— Простите, — пробормотал он.
Пока Док совещался с Ронни, Тайл решила воспользоваться моментом, чтобы снять блузку и немного помыться. Но он вернулся раньше, чем она ожидала.
— Я подумала, что мне стоит хоть немного привести себя в порядок, прежде чем встать перед камерой, — смущенно пояснила она, снова повернувшись к нему спиной.
Тайл надела чистую футболку, которую припасла заранее. Расправив ее, она повернулась к Доку и опустила руки. На футболке спереди был изображен флаг штата Техас и слово «Дом» под ним.
— До высокой моды не дотягивает, — печально заметила она.
— В этих краях — вполне, — возразил Док.
Они взяли по бутылке воды, сели рядом, прислонившись спиной к морозильнику.
— Как Сабра? — спросила Тайл. — Не лучше?
Док пожал плечами, на лице его отражалось беспокойство.
— Она потеряла много крови. Сейчас кровотечение уменьшилось, но все равно ей необходимо наложить швы. Опасность инфекции сохраняется.
— А во врачебном чемоданчике не было ничего для этого?

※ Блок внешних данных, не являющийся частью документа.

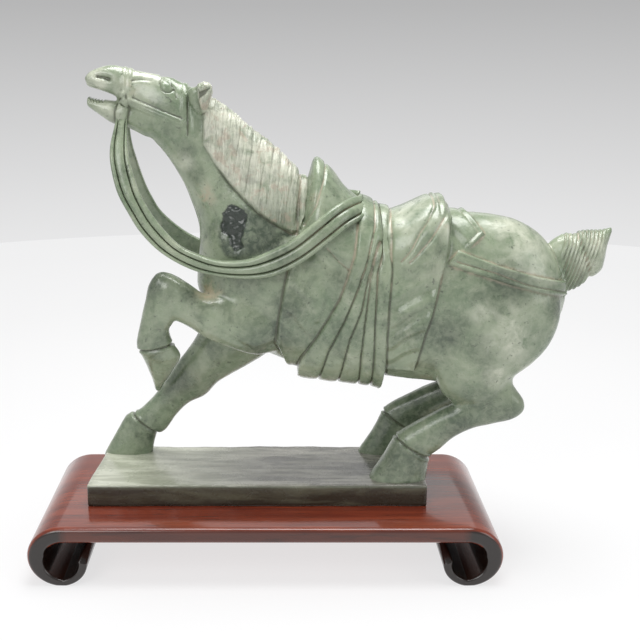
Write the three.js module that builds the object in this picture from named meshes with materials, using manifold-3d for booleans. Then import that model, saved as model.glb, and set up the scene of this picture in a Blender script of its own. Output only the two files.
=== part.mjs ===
// Carved stone horse on an oblong slab, standing on a low wooden stand with scroll-shaped ends.
// Millimetres, +Z up, the horse's head toward -X. Outlines are laid out from the middle of the stand,
// x along it and z up from the floor, and the whole is moved to its own middle at the end.
import * as THREE from 'three';
import { mergeVertices } from 'three/addons/utils/BufferGeometryUtils.js';
import Module from 'manifold-3d';

const wasm = await Module();
wasm.setup();

// Driving sizes
const standLength = 400;
const standDepth = 168;
const standHeight = 52.15;
const boardUnderside = 38.6;
const restGap = 0.3;
const slabTop = 72;
const middle = 5.6; // y of the horse's plane of symmetry
const farOut = 130; // half-length of the cutters that run right through from side to side
const clothRise = 2.2;
const sashRise = 4.6;
const sashSag = 5; // how much lower the sash hangs under the belly
const maneRise = 2.4;
const crupperRise = 2.4;
const strapRise = 1.6;
const grooveWidth = 1.8; // chisel lines in the saddle, cloth, sash and straps
const grooveDepth = 1.6;
const nickDepth = 1.6; // groove where a hoof begins
const nickSpread = 0.16; // half the width of that groove, in rows
const earDrop = 3; // how much further forward and down the far ear lies

// A closed three.js geometry as a solid that can be joined and cut.
const toSolid = (geometry) => {
  geometry.deleteAttribute('normal');
  geometry.deleteAttribute('uv');
  const closed = mergeVertices(geometry, 1e-4);
  return new wasm.Manifold(new wasm.Mesh({
    numProp: 3,
    vertProperties: closed.attributes.position.array,
    triVerts: closed.index.array,
  }));
};

// Value of a table of stations at a fractional row, along a smooth curve through every row.
const rowAt = (rows, t) => {
  const i = Math.min(Math.floor(t), rows.length - 2);
  const f = t - i;
  const near = [i - 1, i, i + 1, i + 2].map((k) => THREE.MathUtils.clamp(k, 0, rows.length - 1));
  const [before, here, next, after] = near.map((k) => rows[k]);
  return here.map((value, k) => {
    const slopeIn = (next[k] - before[k]) / 2;
    const slopeOut = (after[k] - value) / 2;
    const rise = next[k] - value;
    const bend = 3 * rise - 2 * slopeIn - slopeOut;
    return value + f * (slopeIn + f * (bend + f * (slopeIn + slopeOut - 2 * rise)));
  });
};

// Rows of equal-length point rings joined into one closed skin.
const skin = (rings) => {
  const around = rings[0].length;
  const points = rings.flat();
  const triangles = [];
  for (let r = 0; r < rings.length - 1; r++) {
    for (let k = 0; k < around; k++) {
      const a = r * around + k;
      const b = r * around + (k + 1) % around;
      triangles.push([a, b, b + around], [a, b + around, a + around]);
    }
  }
  [0, rings.length - 1].forEach((r) => {
    const hub = points.length;
    points.push([0, 1, 2].map((k) => rings[r].reduce((sum, p) => sum + p[k], 0) / around));
    for (let k = 0; k < around; k++) {
      const a = r * around + k;
      const b = r * around + (k + 1) % around;
      triangles.push(r === 0 ? [hub, b, a] : [hub, a, b]);
    }
  });
  const corners = points.map((p) => new THREE.Vector3(...p));
  const volume = triangles.reduce((sum, [a, b, c]) =>
    sum + corners[a].dot(new THREE.Vector3().crossVectors(corners[b], corners[c])), 0);
  const geometry = new THREE.BufferGeometry().setFromPoints(corners);
  geometry.setIndex(triangles.flatMap((t) => (volume < 0 ? t.slice().reverse() : t)));
  return toSolid(geometry);
};

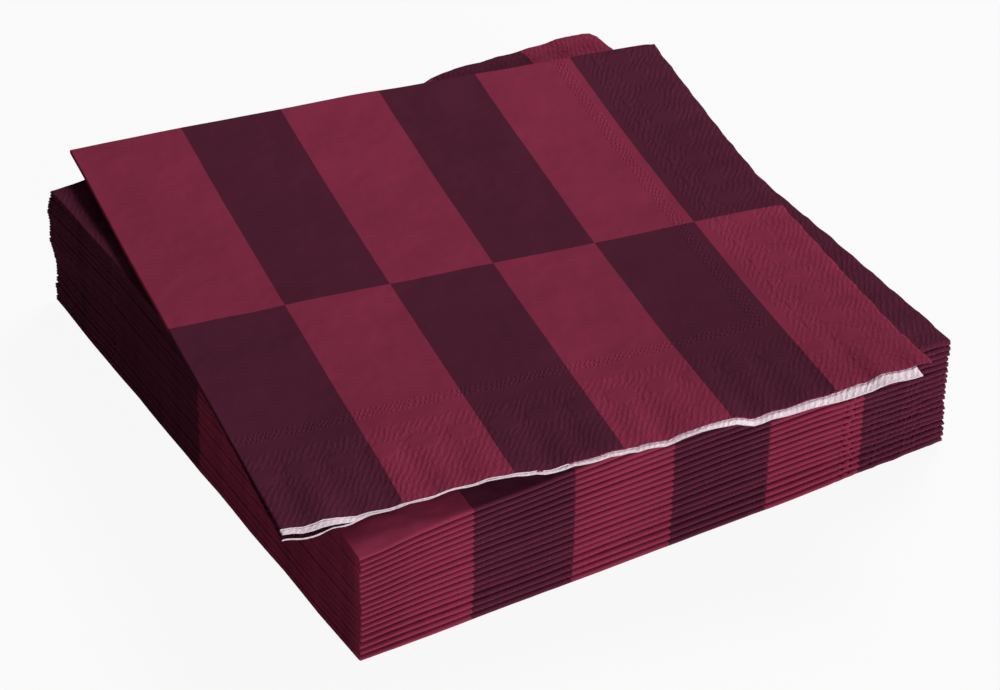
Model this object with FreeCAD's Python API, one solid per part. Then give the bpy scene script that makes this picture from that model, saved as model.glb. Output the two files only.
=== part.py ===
import FreeCAD, Part
import math
import os

# A stack of square paper napkins. Each is one sheet folded in half twice, and the top one
# lies turned and curled on the others.
# Millimetres. X runs along the stack's front edge, Y from front to back and Z up. The origin
# is the centre of the stack's underside.

V = FreeCAD.Vector
X_AXIS = V(1, 0, 0)
Y_AXIS = V(0, 1, 0)
Z_AXIS = V(0, 0, 1)

# The sheet
open_side = 330.0
layer = 0.34             # one layer of the folded sheet, its plies pressed together
layer_gap = 0.08         # air between two layers of one napkin
crease_bevel = 0.2       # the first fold is pressed flat, with its outside corners off

# The stack below the top napkin
stacked_napkins = 19
napkin_gap = 0.04        # air between two napkins
shift = 0.45             # the most that a stacked napkin lies out of line
bottom_slip = 1.0        # how far the bottom napkin has slid out to the front and left
slipped_napkins = 4      # napkins over which that slip dies out

# The top napkin
top_curl_radius = 1580.0     # it bends up towards its front
top_step = 2.5           # how far its lower layers reach past the upper ones at the front
top_turn = -8.6          # degrees, clockwise from above
top_tilt_right = 0.67    # degrees down towards the right
top_tilt_back = 2.1      # degrees up towards the back
top_x = -3.5             # how far its middle lies from the stack's
top_y = -2.6

folded_side = open_side / 2
half_side = folded_side / 2
pair_thickness = 2 * layer + layer_gap
napkin_thickness = 2 * pair_thickness + layer_gap
half_thickness = napkin_thickness / 2
fold_y = -half_side + half_thickness    # axis of the second fold, at the front
run = half_side - fold_y                # flat length from that axis to the open edge
pitch = napkin_thickness + napkin_gap
stack_top = stacked_napkins * pitch - napkin_gap


def half_folded_section():
    """Section across the sheet folded once: two layers, joined by the crease at the left."""
    lower_inside = layer
    upper_inside = layer + layer_gap
    corners = [
        (half_side, 0),
        (half_side, lower_inside),
        (-half_side + layer, lower_inside),
        (-half_side + layer, upper_inside),
        (half_side, upper_inside),
        (half_side, pair_thickness),
        (-half_side + crease_bevel, pair_thickness),
        (-half_side, pair_thickness - crease_bevel),
        (-half_side, crease_bevel),
        (-half_side + crease_bevel, 0),
        (half_side, 0),
    ]
    return Part.Face(Part.makePolygon([V(x, fold_y, z) for x, z in corners]))


def flat_run(section, length):
    return section.extrude(Y_AXIS * length)


def curled_run(section, length):
    """The same run bent up by a large radius, level where it leaves the second fold."""
    centre = V(0, fold_y, half_thickness + top_curl_radius)
    return section.revolve(centre, X_AXIS, math.degrees(length / top_curl_radius))


def napkin(make_run, lower_step=0.0):
    """The half-folded sheet folded again at the front, which makes four layers."""
    middle = V(0, fold_y, half_thickness)
    lower_section = half_folded_section()
    upper_section = lower_section.mirror(middle, Z_AXIS)
    lower = make_run(lower_section, run + lower_step)
    second_fold = lower_section.revolve(middle, -X_AXIS, 180)
    upper = make_run(upper_section, run)
    return lower.fuse([second_fold, upper]).removeSplitter().Solids[0]


def stacked_place(number):
    """Where a napkin of the stack lies, counted from 0 at the bottom."""
    slip = bottom_slip * max(0.0, 1 - number / slipped_napkins)
    x = shift * math.sin(2.4 * number) - slip
    y = shift * math.cos(1.7 * number) - slip
    return V(x, y, number * pitch)


def place_on_stack(shape):
    """Turn the top napkin, and set it down until its lowest point meets the stack."""
    origin = V(0, 0, 0)
    placed = shape.mirror(origin, Y_AXIS)
    placed.rotate(origin, X_AXIS, top_tilt_back)
    placed.rotate(origin, Y_AXIS, top_tilt_right)
    placed.rotate(origin, Z_AXIS, top_turn)
    drop = placed.optimalBoundingBox(False).ZMin
    placed.translate(V(top_x, top_y, stack_top + napkin_gap - drop))
    return placed


def save(shape, node):
    shape.exportStep(os.path.join("parts", node + ".step"))


os.makedirs("parts", exist_ok=True)
flat_napkin = napkin(flat_run)
for number in range(stacked_napkins):
    stacked = flat_napkin.copy()
    stacked.translate(stacked_place(number))
    save(stacked, f"napkin_{number + 1:02d}")

top_napkin = place_on_stack(napkin(curled_run, top_step))
save(top_napkin, "top_napkin")
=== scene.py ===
import math

import bmesh
import bpy
from mathutils import Matrix, Vector, noise


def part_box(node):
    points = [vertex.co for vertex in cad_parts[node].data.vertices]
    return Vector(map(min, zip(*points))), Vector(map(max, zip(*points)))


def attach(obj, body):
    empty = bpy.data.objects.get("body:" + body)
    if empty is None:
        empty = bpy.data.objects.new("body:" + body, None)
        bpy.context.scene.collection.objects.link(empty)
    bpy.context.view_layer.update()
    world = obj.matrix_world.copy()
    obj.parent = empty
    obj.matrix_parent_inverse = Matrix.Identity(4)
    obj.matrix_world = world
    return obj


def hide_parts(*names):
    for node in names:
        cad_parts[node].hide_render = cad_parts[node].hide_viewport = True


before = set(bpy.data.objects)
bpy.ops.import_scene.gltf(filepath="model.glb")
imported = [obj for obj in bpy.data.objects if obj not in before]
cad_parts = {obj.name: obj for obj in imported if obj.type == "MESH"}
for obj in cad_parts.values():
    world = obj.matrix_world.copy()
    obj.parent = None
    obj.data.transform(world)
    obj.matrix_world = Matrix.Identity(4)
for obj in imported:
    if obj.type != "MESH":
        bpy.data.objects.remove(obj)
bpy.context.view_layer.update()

# A stack of paper napkins folded in four, with the top one askew. Lengths are in millimetres
# until they go into a mesh. X runs along the front, Y to the back and Z up.

MM = 0.001
STACKED = sorted(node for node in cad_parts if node.startswith("napkin_"))
TOP = "top_napkin"
first_low, first_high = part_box(STACKED[0])
SIDE = (first_high[0] - first_low[0]) / MM
HALF = SIDE / 2
OPEN_SIDE = 2 * SIDE

# The sheet
PAPER = 0.30             # thickness of one layer, its plies together
LOOSE_EDGE = 0.33        # the same at the cut edges, where the plies part
LAYER_PITCH = 0.41       # from one layer to the next inside a napkin
NAPKIN_PITCH = 1.64      # from one napkin to the next where the stack is tightest
ISLAND_PITCH = 10.1      # from one smooth island of the embossed border to the next
FIRST_RADIUS = LAYER_PITCH / 2
SECOND_RADIUS = LAYER_PITCH
QUARTER = math.pi / 2

# Which of a sheet's materials its printed side, its bare side and its cut edges have
PRINT_SIDE = 0
BARE_SIDE = 1
RIM = 2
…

Он отрицательно покачал головой:
— Нет, я проверил.
Сабра и девочка спали. После того как Тайл договорилась с агентом Кэллоуэем о видеосъемке, Ронни снова занял свой пост. Больше всего его беспокоили мексиканцы и Кайн. Он бдительно следил за ними. Верн и Глэдис дремали, склонив головы друг к другу. Донна листала дешевый журнал, как она, вероятно, обычно делала, когда не было посетителей. Пока все было спокойно.
— А как девочка? — спросила Тайл Дока.
— Молодцом. Я ее прослушал — к счастью, в чемоданчике Кайна обнаружился стетоскоп. Сердцебиение ровное. Легкие чистые. Но я бы предпочел, чтобы ее обследовали специалисты.
— Может быть, все скоро закончится. На нашем канале новостными программами руководит мой приятель Галли. Он уже несколько часов знает, что я нахожусь среди заложников. Я почти уверена, что он уже привез сюда нашу команду. Кэллоуэй это сейчас проверяет. Он обещал перезвонить сразу же, как будет знать. Я очень надеюсь, что видео поможет.
— Хотелось бы в это верить, — сказал он, бросая на мать и ребенка обеспокоенный взгляд.
— Вы замечательно потрудились, Док.
Он подозрительно взглянул на нее, как будто ждал, что за комплиментом последует упрек.
— Я искренне говорю. Вы просто отлично справились. Может, вам когда-то стоило выбрать гинекологию или педиатрию, а не онкологию?
— Все может быть, — мрачно заметил он. — Я не добился слишком больших успехов, сражаясь с раком.
— Но у вас же были отличные показатели успеха! Куда выше средних…
«Да, конечно, только я не смог вылечить ту, которая была для меня важнее всего. Мою собственную жену», — так Тайл мысленно закончила за него его мысль. Она понимала, что бесполезно доказывать, как много пользы он принес. Ведь по его личному счету эта единственная жертва была символом проигранной войны.
— А почему вы пошли в онкологию?
Сначала ей показалось, что он не ответит, но Док, помолчав, сказал:
— Мой младший братишка умер от липомы, когда ему было девять лет.
— Мне очень жаль…
— Это было давно.
— А сколько лет тогда было вам?
— Двенадцать или тринадцать.
— И все же его смерть произвела на вас такое сильное впечатление.
— Я помню, как тяжело было родителям.
«Получается, что он потерял двух людей, которых любил, — и обоих убил тот самый враг, которого он не смог победить», — подумала Тайл.
— Вы не смогли спасти своего брата и жену, — сказала она вслух. — Вы поэтому бросили медицину?
— Вы же были там, — сердито сказал он. — Вы знаете, почему я бросил.
— Я знаю только то, чем вы сочли нужным поделиться с журналистами, а это просто мизер.
— Пусть так и останется.
— Я помню, что вы злились…
— Это не то слово. Я был в ярости. — Он говорил громким шепотом, но все равно Кэтрин заерзала на руках у матери.
— И на кого же вы злились? — спросила Тайл, понимая, что рискует, что опасно так на него давить: он может вообще замкнуться. Но она все же хотела попробовать. — Вы злились на родственников жены, которые выдвинули необоснованное обвинение? Или на своих коллег, которые вас не поддержали?
— Я злился на всех. На все. На этот проклятый рак, на мою собственную беспомощность…
— И вы решили сжечь мосты?
— Совершенно верно, при этом подумав: «Кому, черт побери, это нужно?»